Türkiye'de erkler arasında güç kaymalarının yada müdahalelerin örneklerinin yaşandığını, ancak 12 yıllık hükümet süresince bir kez dahi yürütme ve yasamanın yargının alanına müdahalede bulunmadığını ileri süren Bakan Canikli, bunun bir örneğinin olmadığını söyledi. Canikli, HSYK için yasal düzenlemelerle ilgili ise şöyle dedi:
"Birileri kalkıp HSYK’da yapılanları buna örnek gösteriyorsa bu hiçbir şekilde örnek teşkil etmez. Çünkü TBMM’nin görevi yasa yapmaktır. Yine yargının yasama ve yürütmeye müdahalesine bir başka örnek ise partimiz hakkında açılan kapatma davasıdır. Benim de içinde bulunduğum birçok arkadaşımıza yasaklılık talep edilmiştir. Gerekçesi de, anayasa değişikliğine ilişkin bir talebe imza atmamızdır" dedi.
Nurettin Canikli, erkler ayrılığının bütün boyutlarıyla hayata geçirilmesi için mücadele verdiklerini vurgulayarak sözlerini şöyle sürdürdü:
“2010 yılındaki referandumla HSYK’nın yapısını değiştirdik. Gerçek anlamda demokratik bir mekanizmayı devreye soktuk. Yargıyı ele geçirmek için yapmış olsaydık, başka türlü yapardık. Anayasa değişikliğini Ak Parti yaptı. Yargının tam bağımsız ve tarafsız olması için bu mekanizmayı devreye soktuk. Ama özel amaçlı vesayet sistemi kurmak isteyen bir grubun çok gizli ve sinsice çalışması sonucunda tam taraflı bir yapının oluştuğunu gördük. Buna kayıtsız kalamazdık. Buna hiçbir devlet müsaade etmez, edemez. Onu kurallara uygun duruma getirmek durumundadır. Hiçbir hakim ve savcı kararını anayasal ve vicdanı dışında başka bir yerin talimatına uygun olarak veremez, vermemelidir. Ne Ak Parti için, ne başka bir siyasi parti için, ne de başka bir yapı için vermelidir. Adalet hepimiz içindir. Yandaş adalet oluşturma gibi bir anlayış önce onu oluşturmak isteyenleri vurur. Hiçbir dönemde bu amaçla hareket etmedik. Tarafsız ve bağımsız yargı oluşturmanın en büyük göstergesi de HSYK’daki değişimdir."

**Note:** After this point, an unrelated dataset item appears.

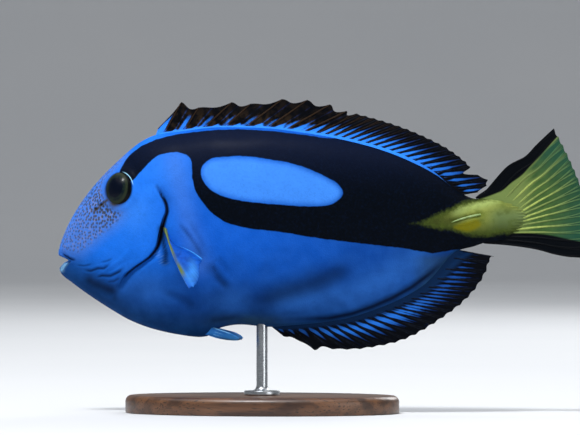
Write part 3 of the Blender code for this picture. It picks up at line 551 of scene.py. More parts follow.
# Where each coat lies on the skin
eye_away = from_eye(x, height)
eye_turn = np.degrees(np.arctan2(height - EYE_HEIGHT, x - EYE_X))
near_eye = spot(x, height, (-69, 8), 12)
from_nostril = np.minimum(*(np.hypot(x - a, height - b) / reach for a, b, reach in NOSTRILS))
above_keel = height - keel(x)
brow = (1 - fade(back(x) - height, 1, 5)) * (1 - fade(x, -76, -66))
into_throat = (len(throat) - np.arange(ring_count))[:, None] * np.ones(around)
slit = bell(x - gill_line(height) - 0.45, 0.5 + 0.4 * bell(height + 2, 8))
slit *= fade(height, -27.5, -22) * (1 - fade(height, 11, 17))
into_yellow = np.minimum(yellow_top(x) - height, height - yellow_low(x))
frill = np.maximum.reduce([
    stroke(x, height, 0.2, (-44.2 + 0.62 * k, -12 - 1.1 * k), (-46.4 + 0.62 * k, -13.3 - 1.1 * k))
    for k in range(6)
])
lower_lip = bell(x - lip_line(height) - 0.9, 1) * fade(-height, 17, 17.9) * fade(height, -22.4, -20.4)
keep_values(
    skin,
    band=np.minimum(inside(x, height, PALETTE_MARK), -inside(x, height, OVAL_PATCH)),
    wedge=np.where(x > 66, into_yellow - 2.1 * (1 - fade(x, 66, 82)), -9),
    # The pale oval patch, and painted light on the brow, the upper flank and the gill cover
    lit=0.3 * spot(x, height, (-40, 24), 11, 1.3)
    + fade(inside(x, height, OVAL_PATCH), -1, 3)
    + 0.7 * brow
    + 0.5 * spot(x, height, (-56, 5), 9),
    # Painted shade under the body, deepest under the head and in a band along the keel
    keel_wash=np.maximum(
        (0.85 - 0.55 * fade(x, -20, 12)) * (1 - fade(above_keel, 1, 14 + 10 * bell(x + 78, 26))),
        0.85 * (1 - fade(above_keel, 0.9, 2.4)) * fade(x, -4, 10),
    ),
    olive=0.75 * bell((x + 6) / 17, 1) * bell((height + 43.5) / 3, 1)
    + 0.5 * fade(x, 66, 76) * (1 - fade(height, -16, -12)),
    # Lighter dusty-blue mottle along the belly and anal fin's foot, and painted light on the throat
    dusty=np.maximum.reduce([
        stroke(x, height, 7, (12, -35), (40, -33), (58, -25), (70, -17)),
        0.8 * spot(x, height, (-51, -30), 7.5, 1.5),
        0.95 * spot(x, height, (-13, -35.5), 7, 1.3),
    ]),
    lilac=np.maximum(
        0.85 * fade(inside(x, height, SPECKLED_FACE), -5, 4) * (1 - 0.5 * brow),
        0.4 * stroke(x, height, 5, (-38, 28), (-34, 12), (-29, -8), (-26, -18)),
    ),
    speckled=fade(inside(x, height, SPECKLED_FACE), -0.5, 2.5) * (0.62 + 0.33 * near_eye),
    near_eye=near_eye,
    # Painted shade along the folds and grooves
    folds=np.maximum.reduce([
        fold_shade * bell(away, 1.1 * breadth) for away, _, breadth, fold_shade in each_fold(x, height)
    ]),
    brown=0.85 * bell(from_nostril, 0.8)
    + 0.9 * stroke(x, height, 0.6, (-69, 10.6), (-75.2, 5.6))
    + 0.6 * spot(x, height, (-65.6, 8.6), 1.7, 1.6)
    + 0.6 * bell(eye_away - 7.2, 0.9) * bell(eye_turn % 360 - 225, 60),
    tail_end=fade(x, 99, 108) * (1 - 0.8 * fade(height, 3, 9)),
    # Painted highlight along the stalk's upper part
    sunny=0.85 * stroke(x, height, 2.4, (88, 5.6), (94, 8.2), (100, 9.4), (105, 11)),
    # Painted shade towards the yellow's lower edge
    low_olive=0.85 * (1 - fade(height - yellow_low(x), 0.5, 9)),
    fore_olive=0.92 * (1 - fade(x, 76, 97)),
    # Amber under the blade, partly painted shade in the blade's groove
    amber=0.9 * fade(inside(x, height, AMBER_PATCH), -1.3, 0.8),
    pale=0.25 * frill + 0.9 * lower_lip,
    from_eye=eye_away,
    # Painted highlight on the eye's rim, at its upper rear
    crescent=fade(eye_turn, 10, 26) * (1 - fade(eye_turn, 62, 84)),
    # Painted shade in the mouth, the gill slit and the eye's socket; the dark axil behind the slit is partly
    # painted shade
    dark=np.clip(
        fade(into_throat, 2, 4)
        + 0.98 * fade(slit, 0.22, 0.6)
        + 0.85 * bell(eye_away - 6.8, 0.6)
        + 0.9 * stroke(x, height, 1.5, (-43.4, -2), (-42.6, -8), (-41.4, -13), (-41.8, -17)),
        0, 1,
    ),
)
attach(skin, "root")
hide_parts("head", "lower_jaw", "torso", "tail_stalk")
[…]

İÇ TÜZÜĞÜN FIRLATILMASI OLAYI
Canikli, Meclis’te iç tüzüğün fırlatılması olayını CHP lideri Kılıçdaroğlu’nun ‘Nefsi müdafaa’ olarak değerlendirmesiyle ilgili bir soruyu yanıtlarken, "Böyle bir örneği ancak sayın Kılıçdaroğlu verebilir. Saldırıya karşı yapılan savunma meşru müdafaadır. O arkadaşımıza saldırı mı söz konusu?" dedi. Canikli, Kılıçdaroğlu'nu eleştirirken şunları söyledi:
"Kılıçdaroğlu ‘Cumhurbaşkanını devireceğim’ diyor. Halk tarafından seçilen Cumhurbaşkanını nasıl devireceksin? 5yıl sonra seçim var. Sokak hareketleriyle mi devireceksin? Sokakları terörize ederek mi devireceksin? Başka izahı var mı bunun? Bütün bu yaklaşımları paralel. Öyle anlaşılıyor ki sayın Kılıçdaroğlu’nun talimatıyla o gün o grup başkanvekili o hareketi yaptı. Buna benzer örnekleri daha önce de gördüğüm için söylüyorum. Kendiliğinden o tavır içinde olduğunu düşünmüyorum. Kılıçdaroğlu’nun kesin talimatı çerçevesinde olduğunu düşünüyorum. Çünkü sayın Engin Atay’ın şahsi olarak bu tür sert hareketi yapmayacak bir mizaçta olduğunu biliyorum. Kesin bir talimat verilmiş. ‘Meclisi çalıştırmayın, bloke edin, terörize edin’ gibi talimat verilmiş. Bunu kınıyoruz."
Gümrük ve Ticaret Bakanı Nurettin Canikli daha sonra CHP’li Giresun Belediye Başkanı Kerim Aksu’yu ziyaret etti, bir süre görüştü. Canikli ziyaretin ardından Ordu – Giresun Havalimanı’nda incelemelerde bulunmak üzere Ordu’ya hareket etti.